As far as statements about mixed or full blood: isn't making such distinctions adding fuel to the fire of racist categories? And if a writer of any kind of blood publishes a book, it is already out there and can't be taken back anyway. And, some mixed people are raised very close to their cultures, while some "full" blood people are not. How do you decide who is closer to, or knows more about, a native culture?

With reticence, special, revealing books can be taught and respect can be given, and perhaps the spirit will move within the classroom, at least for some students and teachers.
richard said…
I actually don't think that talking about possible distinctions between mixed- and full-blood First Nations individuals will add "fuel to the fire of racist categories." That fire burns with its own fuel.

Partly, though, that's because I don't think that the amount of blood is really the important element for any of these writers I'm talking about. What's important is the accuracy of discourse, the intimacy of relation, the depth of respect for the culturally specific lifeways.
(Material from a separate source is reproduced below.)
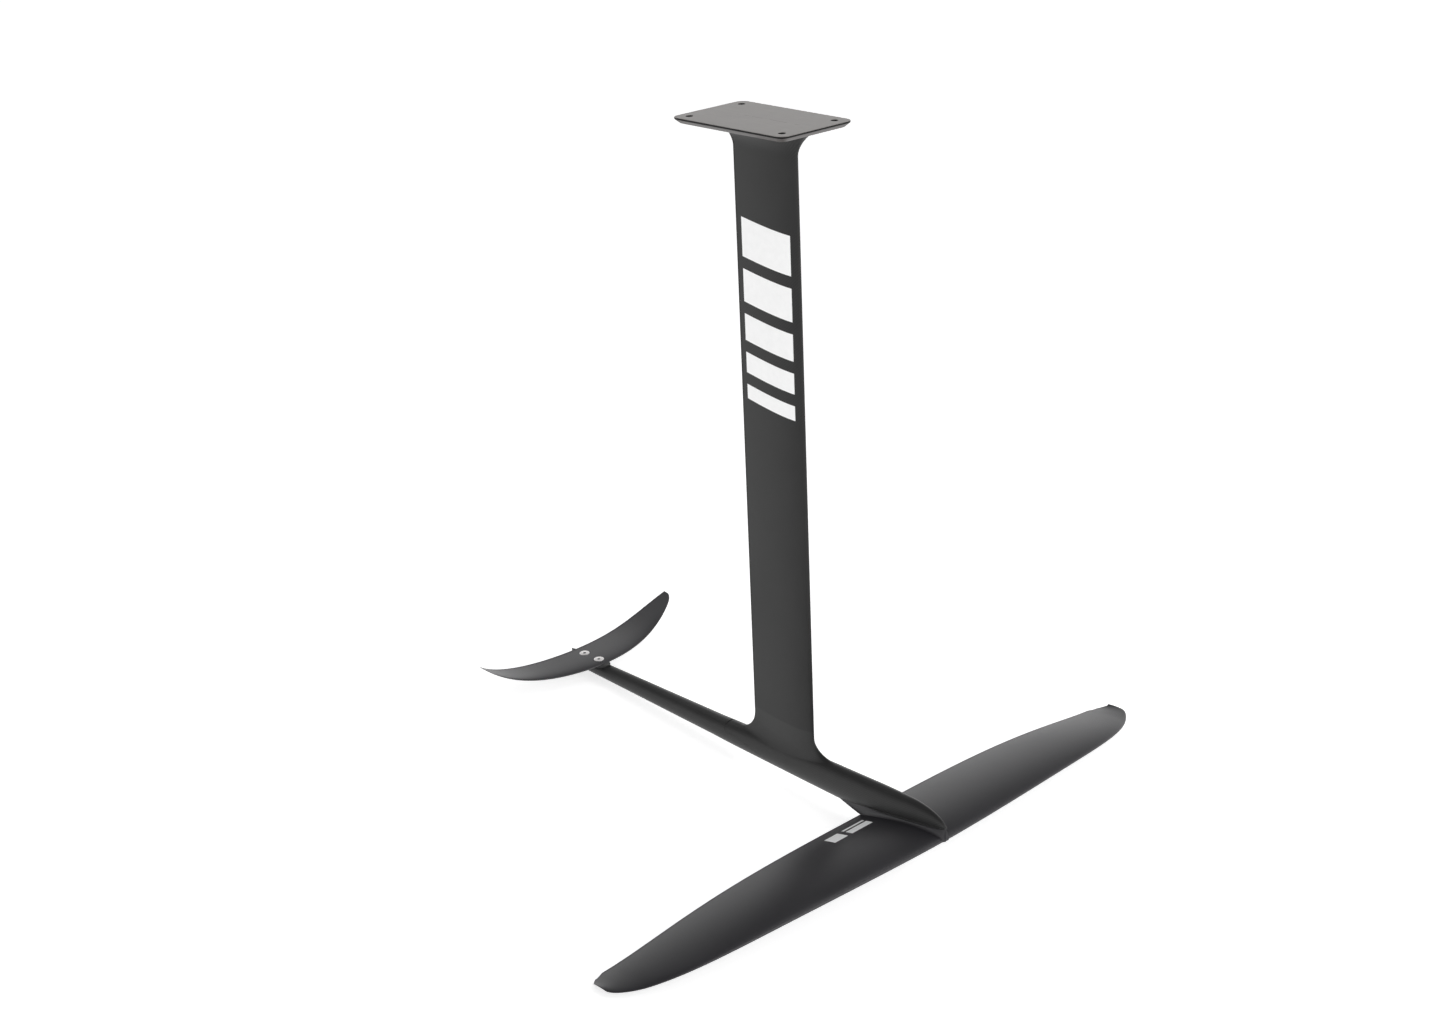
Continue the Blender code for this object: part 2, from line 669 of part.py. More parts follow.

But I agree that there is a problem in the awkwardness in the overlap between talk about "blood" and talk about respect, a problem that might be the product of how American Indian groups and individuals have responded to American governmental discourse about tribal membership.

The history is deeper than I can yet fathom. I'm working on it, but for now, and for the foreseeable future, I'm measuring my understanding against that of people I think I'm likely to respect in the long term....

(And thanks for setting up a profile just to chat here - I'm honoured to be the first person to view your profile!)